Jane Austen museum appeals to public for help deciphering brother’s memoir

Curators launch campaign after acquiring 78-page document that could hold new information about author

There may be gems about Jane Austen’s life and times buried in a memoir handwritten by her older brother – but it is proving difficult to decipher his tricky handwriting.

So museum curators at her old cottage in the Hampshire village of Chawton are asking Austen enthusiasts across the world if they can help transcribe the newly acquired 78-page document.

The head of collections, interpretation and engagement at Jane Austen’s House, Sophie Reynolds, said: “It’s really, really, rare to have new Austen family material come to light. It’s not fully known what is in there so that’s really exciting.”

As well as the unpublished handwritten biography, the museum has bought an album of watercolours and drawings Austen’s brother made during his career in the Royal Navy. Both have gone on display in an exhibition called Travels with Frank Austen – the name he was known by.
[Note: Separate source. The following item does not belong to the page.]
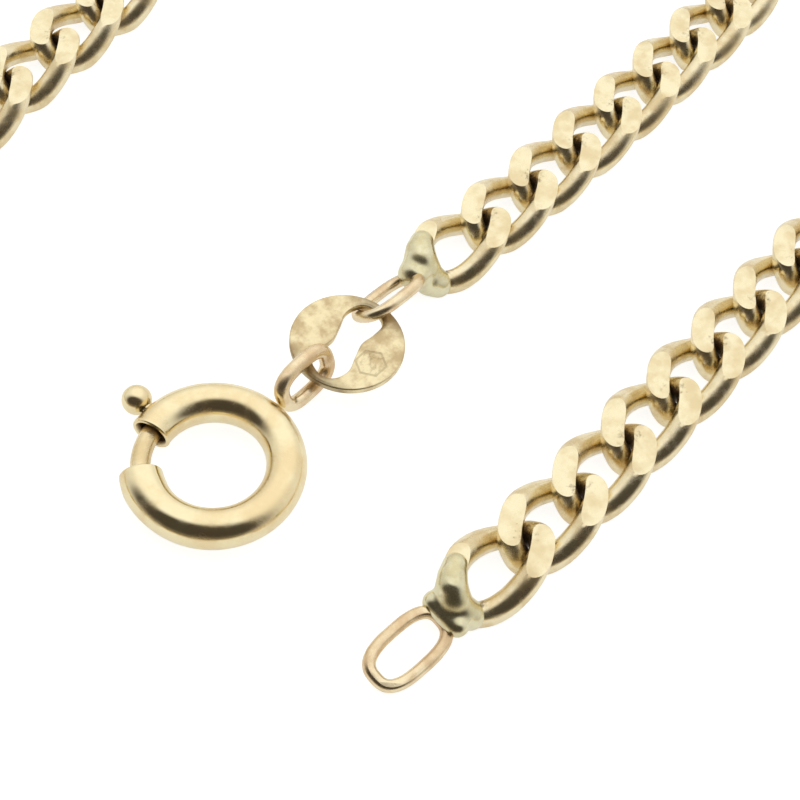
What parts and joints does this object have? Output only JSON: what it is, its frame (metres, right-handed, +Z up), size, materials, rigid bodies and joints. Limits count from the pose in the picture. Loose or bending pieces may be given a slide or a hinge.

Pages towards the end of the book are said to be particularly difficult to read as arthritis affected the author’s handwriting. Photograph: Andrew Croft/Solent News & Photo Agency

Anyone who wants to help can email the house to request a page to transcribe. Reynolds compared it to a citizen science project. “It’s genuinely useful, it’s a really valuable thing to do. Reading it is quite painstaking.”

The memoir is written in the third person and the pages towards the end of the book are particularly difficult to read as arthritis made the author’s handwriting go “spidery”.

Reynolds said: “Jane Austen left so little facts on her life. This is another piece of the puzzle that can go into the museum. Scholars will find it fascinating to pull things out. It’s about filling in some more of the details that sort of surrounded her. We can see the world a little bit as she would have done.”

Austen lived at Chawton for the last eight years of her life and wrote Pride and Prejudice, Sense and Sensibility, Mansfield Park, Emma, Northanger Abbey and Persuasion there.

Both the manuscript biography and the watercolour album came up for auction at Bonham’s in London last June and were acquired by Chawton with funding from Friends of the National Libraries, a charity that saves the nation’s written and printed heritage.